Ongoing actuarial gains and losses are recognised in the period in which they
arise in the statement of recognised income and expense.
Property, plant and equipment
All items of property, plant and equipment are recorded at cost less subsequent
depreciation and impairment except for land which is shown at cost less any
impairment. Cost includes expenditure that is directly attributable to the
acquisition of the asset. The group has taken advantage of the exemption under
IFRS 1 not to restate property previously revalued under UK GAAP and to treat
these earlier revaluations as deemed cost. Depreciation is calculated on the
depreciable amount (being cost less the estimated residual value) on a straight
line basis on the over the estimated useful lives of the assets as follows:
Freehold buildings 40 to 50 years
Long and short leasehold property over period of lease
Plant and machinery 2 to 20 years
Fixtures and fittings 3 to 10 years
Motor vehicles 2 to 5 years
Residual values and useful lives are reviewed at each group balance sheet date
for continued appropriateness and indications of impairment and adjusted if
appropriate.
Revenue recognition
Revenue comprises the amounts received or receivable in respect of the sale of
goods and services provided in the normal course of business, net of trade
discounts, VAT and other sales related taxes.
Revenue is recognised when the significant risks and rewards of ownership have
been transferred to the buyer.
Research and development
Expenditure on research activities, undertaken with the prospect of gaining new
scientific or technical knowledge and understanding, is recognised in the income
statement as an expense as incurred.
Development expenditure not meeting all the criteria for capitalisation
contained in IAS 38 - Intangible Assets, is recognised in the income statement
as an expense as incurred.
Dividends
Interim dividends are recognised when they are paid. Final dividends are
recognised when they are approved by the shareholders.
Leases
Leases in which a significant portion of the risks and rewards of ownership are
retained by the lessor are accounted for as operating leases. Payments made
under such leases are charged to the income statement on a straight line basis
over the period of the lease.
Derivative financial instruments and hedging
The group uses derivative financial instruments to hedge its exposure to foreign
currency transactional risk. In accordance with its treasury policy the group
does not hold or issue derivative financial instruments for trading purposes.
Derivative financial instruments are recorded at fair value on the date the
derivative contract is entered into and are subsequently remeasured at fair
value at each group balance sheet date.
The method by which any gain or loss arising from remeasurement is recognised
depends on whether the instrument is designated as a hedging instrument and if
so the nature of the item being hedged. The group recognises an instrument as a
hedging instrument by documenting at the inception of the transaction the
relationship between the instrument and the hedged items and the objectives and
strategy for undertaking the hedging transaction. To be designated as a hedging
instrument, an instrument must also be assessed, at inception and on an ongoing
basis, to be highly effective in offsetting changes in cash flows of hedged
items.
For derivatives not used in hedging transactions or those subsequently
re-assessed as ineffective, the gain or loss on remeasurement of fair value is
recognised immediately in the income statement.

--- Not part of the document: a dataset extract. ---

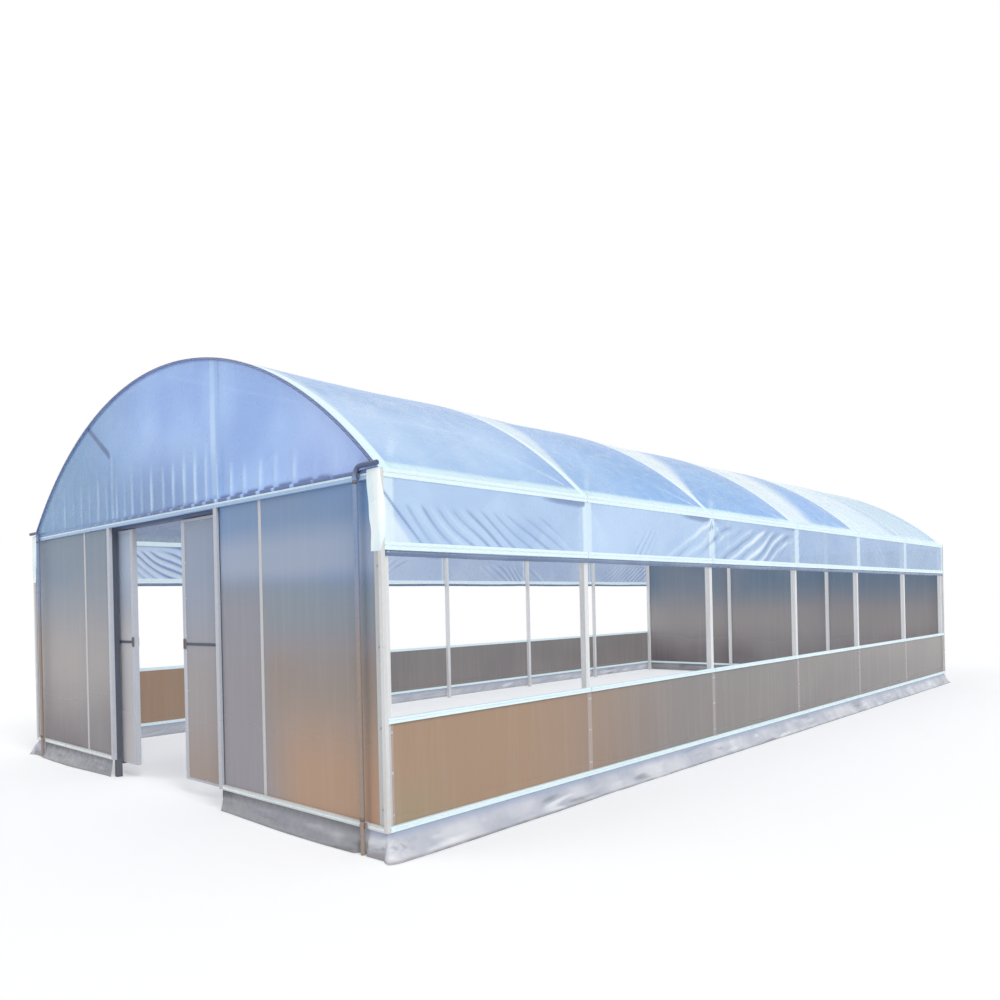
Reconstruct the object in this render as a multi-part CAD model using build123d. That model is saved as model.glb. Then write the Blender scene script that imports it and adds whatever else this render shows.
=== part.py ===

Where a derivative financial instrument is designated as a hedge of the
variability in cash flows of a recognised asset or liability, or of a highly
probable forecast future transaction, the gain or loss on remeasurement which
relates to the portion of the hedge which is deemed effective is recognised
directly in equity, with the balance of the gain or loss, relating to the
ineffective portion, being recognised immediately in the income statement.
Amounts accumulated in equity are recycled in the income statement in the
periods when the hedged item affects profit or loss.
The fair value of forward foreign exchange contracts is determined using forward
exchange market rates at the balance sheet date.